*TASK STATEMENT:* What is the number of lines containing the word "record"? Please answer with that number and nothing more.

## begin

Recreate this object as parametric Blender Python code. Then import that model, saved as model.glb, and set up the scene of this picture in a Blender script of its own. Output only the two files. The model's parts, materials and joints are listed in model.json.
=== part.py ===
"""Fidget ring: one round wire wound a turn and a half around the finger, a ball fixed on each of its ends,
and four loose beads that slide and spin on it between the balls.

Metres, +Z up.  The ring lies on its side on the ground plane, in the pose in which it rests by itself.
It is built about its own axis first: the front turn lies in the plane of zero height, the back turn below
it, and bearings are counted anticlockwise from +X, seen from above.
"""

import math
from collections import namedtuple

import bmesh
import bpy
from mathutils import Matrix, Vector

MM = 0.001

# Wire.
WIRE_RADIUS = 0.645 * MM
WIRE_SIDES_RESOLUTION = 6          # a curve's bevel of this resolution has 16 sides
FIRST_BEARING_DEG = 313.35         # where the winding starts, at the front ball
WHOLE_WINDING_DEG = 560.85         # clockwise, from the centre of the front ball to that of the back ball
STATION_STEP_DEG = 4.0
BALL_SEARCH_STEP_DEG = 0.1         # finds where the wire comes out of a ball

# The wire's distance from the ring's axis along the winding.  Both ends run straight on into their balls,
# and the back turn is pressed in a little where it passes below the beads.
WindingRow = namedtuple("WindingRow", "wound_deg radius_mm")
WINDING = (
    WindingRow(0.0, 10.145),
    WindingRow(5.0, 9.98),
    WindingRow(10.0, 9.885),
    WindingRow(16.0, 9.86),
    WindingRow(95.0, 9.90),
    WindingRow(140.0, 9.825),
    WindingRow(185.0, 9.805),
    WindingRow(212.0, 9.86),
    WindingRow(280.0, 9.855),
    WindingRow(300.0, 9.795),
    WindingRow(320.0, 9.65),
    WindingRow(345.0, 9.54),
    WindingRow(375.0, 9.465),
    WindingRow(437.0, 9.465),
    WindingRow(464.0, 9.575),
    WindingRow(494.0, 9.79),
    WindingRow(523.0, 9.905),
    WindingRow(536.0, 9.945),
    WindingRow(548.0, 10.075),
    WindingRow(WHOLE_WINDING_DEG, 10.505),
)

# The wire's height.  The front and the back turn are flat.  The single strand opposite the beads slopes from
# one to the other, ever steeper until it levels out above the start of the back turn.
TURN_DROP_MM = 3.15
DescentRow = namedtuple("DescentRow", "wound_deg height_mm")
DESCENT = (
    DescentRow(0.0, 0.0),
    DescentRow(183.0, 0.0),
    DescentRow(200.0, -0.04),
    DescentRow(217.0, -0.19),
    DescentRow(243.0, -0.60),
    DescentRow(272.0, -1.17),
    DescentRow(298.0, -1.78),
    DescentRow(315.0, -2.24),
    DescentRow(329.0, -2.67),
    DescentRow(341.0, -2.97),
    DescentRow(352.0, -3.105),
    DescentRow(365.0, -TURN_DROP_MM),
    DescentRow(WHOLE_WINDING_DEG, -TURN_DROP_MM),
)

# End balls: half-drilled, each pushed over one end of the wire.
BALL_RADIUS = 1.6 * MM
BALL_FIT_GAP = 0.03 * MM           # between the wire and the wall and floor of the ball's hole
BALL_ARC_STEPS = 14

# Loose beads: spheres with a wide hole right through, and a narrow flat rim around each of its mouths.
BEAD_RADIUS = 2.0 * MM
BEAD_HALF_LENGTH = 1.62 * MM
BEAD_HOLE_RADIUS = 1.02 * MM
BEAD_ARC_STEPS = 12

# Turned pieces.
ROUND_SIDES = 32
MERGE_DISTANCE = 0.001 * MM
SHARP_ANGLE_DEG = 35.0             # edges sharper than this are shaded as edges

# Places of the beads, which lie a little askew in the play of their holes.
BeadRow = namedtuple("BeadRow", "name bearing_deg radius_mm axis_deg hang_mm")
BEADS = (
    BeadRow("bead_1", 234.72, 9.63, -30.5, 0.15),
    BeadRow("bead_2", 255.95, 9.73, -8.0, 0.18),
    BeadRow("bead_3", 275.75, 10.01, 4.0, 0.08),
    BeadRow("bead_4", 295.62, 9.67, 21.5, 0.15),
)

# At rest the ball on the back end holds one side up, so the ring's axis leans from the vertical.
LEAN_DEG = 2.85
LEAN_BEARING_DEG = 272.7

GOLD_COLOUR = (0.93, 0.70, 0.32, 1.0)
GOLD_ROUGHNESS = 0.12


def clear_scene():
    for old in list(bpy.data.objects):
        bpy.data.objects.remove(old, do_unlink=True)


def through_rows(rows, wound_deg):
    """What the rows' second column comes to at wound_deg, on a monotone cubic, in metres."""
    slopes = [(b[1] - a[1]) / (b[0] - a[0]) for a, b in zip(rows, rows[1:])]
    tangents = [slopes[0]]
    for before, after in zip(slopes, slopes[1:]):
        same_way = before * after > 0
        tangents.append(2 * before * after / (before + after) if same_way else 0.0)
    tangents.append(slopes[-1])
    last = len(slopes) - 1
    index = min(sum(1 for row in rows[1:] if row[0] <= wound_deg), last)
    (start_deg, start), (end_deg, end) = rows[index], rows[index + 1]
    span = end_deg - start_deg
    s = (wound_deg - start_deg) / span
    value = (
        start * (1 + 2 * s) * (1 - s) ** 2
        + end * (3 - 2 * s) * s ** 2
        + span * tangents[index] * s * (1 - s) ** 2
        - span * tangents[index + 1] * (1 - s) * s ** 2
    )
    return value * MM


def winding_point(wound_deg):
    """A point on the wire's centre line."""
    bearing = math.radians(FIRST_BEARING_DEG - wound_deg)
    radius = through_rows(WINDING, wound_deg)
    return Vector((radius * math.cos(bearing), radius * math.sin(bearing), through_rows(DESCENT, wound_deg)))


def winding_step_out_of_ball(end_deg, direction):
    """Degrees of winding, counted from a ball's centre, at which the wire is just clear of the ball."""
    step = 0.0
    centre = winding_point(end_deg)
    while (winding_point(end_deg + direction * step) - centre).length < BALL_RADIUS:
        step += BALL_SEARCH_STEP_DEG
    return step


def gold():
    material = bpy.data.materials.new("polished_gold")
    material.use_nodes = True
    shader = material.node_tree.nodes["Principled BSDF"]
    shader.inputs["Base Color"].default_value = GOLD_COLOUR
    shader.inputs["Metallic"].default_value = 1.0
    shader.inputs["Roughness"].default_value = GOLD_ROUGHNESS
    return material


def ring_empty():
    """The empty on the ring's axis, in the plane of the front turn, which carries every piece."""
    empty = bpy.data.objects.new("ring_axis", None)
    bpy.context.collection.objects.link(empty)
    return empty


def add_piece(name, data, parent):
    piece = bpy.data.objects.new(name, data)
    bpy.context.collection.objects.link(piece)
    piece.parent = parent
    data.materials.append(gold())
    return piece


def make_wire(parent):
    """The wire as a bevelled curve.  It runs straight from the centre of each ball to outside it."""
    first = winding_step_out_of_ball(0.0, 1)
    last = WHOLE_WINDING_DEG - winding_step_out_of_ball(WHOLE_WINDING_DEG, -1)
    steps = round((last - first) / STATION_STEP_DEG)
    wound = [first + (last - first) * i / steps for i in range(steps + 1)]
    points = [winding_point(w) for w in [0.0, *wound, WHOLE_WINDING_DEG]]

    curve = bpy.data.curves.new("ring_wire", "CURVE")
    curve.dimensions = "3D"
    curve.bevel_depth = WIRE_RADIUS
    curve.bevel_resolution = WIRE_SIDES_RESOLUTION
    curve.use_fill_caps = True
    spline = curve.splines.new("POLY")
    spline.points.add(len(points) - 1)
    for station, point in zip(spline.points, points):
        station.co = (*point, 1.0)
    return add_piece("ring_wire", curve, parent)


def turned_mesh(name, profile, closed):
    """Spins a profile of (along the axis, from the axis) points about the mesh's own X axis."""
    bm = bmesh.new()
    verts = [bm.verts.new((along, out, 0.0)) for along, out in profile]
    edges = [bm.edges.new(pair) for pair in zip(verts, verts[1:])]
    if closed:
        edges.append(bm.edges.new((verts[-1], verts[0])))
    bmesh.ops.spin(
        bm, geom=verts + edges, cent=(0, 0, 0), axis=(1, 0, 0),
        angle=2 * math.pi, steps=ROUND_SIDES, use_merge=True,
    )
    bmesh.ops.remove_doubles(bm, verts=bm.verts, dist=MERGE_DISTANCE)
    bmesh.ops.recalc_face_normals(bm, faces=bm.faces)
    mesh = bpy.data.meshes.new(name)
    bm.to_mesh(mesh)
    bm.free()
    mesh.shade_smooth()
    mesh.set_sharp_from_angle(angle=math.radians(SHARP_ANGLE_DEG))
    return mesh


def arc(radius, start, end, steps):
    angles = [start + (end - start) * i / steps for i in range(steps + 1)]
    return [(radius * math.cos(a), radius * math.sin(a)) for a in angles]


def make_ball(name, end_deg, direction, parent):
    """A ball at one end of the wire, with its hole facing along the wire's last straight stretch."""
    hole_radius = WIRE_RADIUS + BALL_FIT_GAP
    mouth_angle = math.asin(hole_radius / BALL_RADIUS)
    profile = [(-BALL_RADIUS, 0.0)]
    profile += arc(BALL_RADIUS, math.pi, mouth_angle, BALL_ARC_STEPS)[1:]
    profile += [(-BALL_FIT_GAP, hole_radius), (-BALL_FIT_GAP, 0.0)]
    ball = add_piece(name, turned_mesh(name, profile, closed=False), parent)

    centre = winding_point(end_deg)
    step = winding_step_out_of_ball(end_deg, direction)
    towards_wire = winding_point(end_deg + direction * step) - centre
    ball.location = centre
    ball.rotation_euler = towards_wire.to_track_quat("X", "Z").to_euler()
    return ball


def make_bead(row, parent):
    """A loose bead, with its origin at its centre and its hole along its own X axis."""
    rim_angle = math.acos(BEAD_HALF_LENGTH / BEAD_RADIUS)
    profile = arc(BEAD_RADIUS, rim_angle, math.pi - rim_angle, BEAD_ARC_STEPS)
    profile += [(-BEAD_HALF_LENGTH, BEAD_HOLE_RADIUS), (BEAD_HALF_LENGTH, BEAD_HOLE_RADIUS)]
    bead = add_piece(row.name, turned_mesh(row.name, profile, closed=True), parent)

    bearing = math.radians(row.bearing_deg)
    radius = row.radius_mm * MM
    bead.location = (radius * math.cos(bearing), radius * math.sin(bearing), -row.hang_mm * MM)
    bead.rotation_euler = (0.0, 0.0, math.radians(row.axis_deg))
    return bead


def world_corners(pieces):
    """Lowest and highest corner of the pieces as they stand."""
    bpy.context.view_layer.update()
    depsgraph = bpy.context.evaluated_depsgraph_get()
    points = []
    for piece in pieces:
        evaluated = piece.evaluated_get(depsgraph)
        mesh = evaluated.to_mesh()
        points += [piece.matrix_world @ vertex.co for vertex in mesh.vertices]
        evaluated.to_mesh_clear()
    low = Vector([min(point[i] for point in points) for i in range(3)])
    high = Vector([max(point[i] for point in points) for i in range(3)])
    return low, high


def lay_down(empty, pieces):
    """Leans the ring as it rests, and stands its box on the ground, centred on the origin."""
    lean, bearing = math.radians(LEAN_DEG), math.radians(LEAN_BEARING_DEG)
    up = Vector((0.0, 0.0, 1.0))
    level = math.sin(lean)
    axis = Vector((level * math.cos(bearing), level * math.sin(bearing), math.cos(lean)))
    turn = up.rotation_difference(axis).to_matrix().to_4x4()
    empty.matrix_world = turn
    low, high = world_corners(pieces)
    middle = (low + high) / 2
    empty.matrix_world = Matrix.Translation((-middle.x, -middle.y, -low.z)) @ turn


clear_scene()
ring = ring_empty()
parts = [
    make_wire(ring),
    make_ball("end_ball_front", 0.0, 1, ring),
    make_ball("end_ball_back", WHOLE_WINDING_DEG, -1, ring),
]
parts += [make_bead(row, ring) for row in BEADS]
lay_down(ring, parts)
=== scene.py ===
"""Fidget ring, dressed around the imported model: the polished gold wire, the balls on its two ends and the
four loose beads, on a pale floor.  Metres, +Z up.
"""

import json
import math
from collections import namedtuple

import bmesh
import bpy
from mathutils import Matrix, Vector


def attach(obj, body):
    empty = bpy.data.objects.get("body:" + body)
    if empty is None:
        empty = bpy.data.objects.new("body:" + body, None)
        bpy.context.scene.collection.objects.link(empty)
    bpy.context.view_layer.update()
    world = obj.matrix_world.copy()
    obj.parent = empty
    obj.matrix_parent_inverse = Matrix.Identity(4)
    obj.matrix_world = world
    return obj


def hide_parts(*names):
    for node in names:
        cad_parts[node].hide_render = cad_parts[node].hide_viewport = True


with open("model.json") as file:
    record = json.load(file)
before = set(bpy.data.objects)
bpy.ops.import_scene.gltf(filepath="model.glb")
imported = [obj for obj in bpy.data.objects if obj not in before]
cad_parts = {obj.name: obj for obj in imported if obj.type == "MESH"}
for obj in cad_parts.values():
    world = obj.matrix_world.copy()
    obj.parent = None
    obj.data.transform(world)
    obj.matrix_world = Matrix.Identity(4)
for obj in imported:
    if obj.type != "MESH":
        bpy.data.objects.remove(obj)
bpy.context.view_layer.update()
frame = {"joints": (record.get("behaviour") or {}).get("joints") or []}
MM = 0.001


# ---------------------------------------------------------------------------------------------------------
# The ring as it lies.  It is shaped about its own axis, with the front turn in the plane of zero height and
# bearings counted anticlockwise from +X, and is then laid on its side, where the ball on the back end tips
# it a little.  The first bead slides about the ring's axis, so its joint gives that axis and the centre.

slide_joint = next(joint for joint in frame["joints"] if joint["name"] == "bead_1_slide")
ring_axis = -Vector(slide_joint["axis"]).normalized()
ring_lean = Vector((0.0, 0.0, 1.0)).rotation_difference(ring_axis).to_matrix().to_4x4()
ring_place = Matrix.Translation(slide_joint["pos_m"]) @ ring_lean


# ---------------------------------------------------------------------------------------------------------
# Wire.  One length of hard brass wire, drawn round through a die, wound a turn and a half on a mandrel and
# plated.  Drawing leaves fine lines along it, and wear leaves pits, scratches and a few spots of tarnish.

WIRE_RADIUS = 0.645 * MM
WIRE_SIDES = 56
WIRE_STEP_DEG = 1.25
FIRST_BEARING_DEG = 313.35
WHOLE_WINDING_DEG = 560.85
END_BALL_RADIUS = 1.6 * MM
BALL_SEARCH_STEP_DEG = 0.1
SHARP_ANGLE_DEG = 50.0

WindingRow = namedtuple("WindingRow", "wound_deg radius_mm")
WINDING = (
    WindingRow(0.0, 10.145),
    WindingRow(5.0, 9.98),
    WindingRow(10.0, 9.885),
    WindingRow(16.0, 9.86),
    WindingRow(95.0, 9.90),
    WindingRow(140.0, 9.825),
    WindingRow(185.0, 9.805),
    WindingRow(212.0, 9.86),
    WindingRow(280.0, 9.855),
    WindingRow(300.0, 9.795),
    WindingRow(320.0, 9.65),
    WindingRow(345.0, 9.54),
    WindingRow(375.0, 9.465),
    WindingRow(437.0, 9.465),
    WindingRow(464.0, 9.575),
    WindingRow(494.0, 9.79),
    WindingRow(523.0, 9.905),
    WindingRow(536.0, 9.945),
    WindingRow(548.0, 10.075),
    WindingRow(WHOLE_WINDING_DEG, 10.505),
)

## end

*TASK RESULT:* 2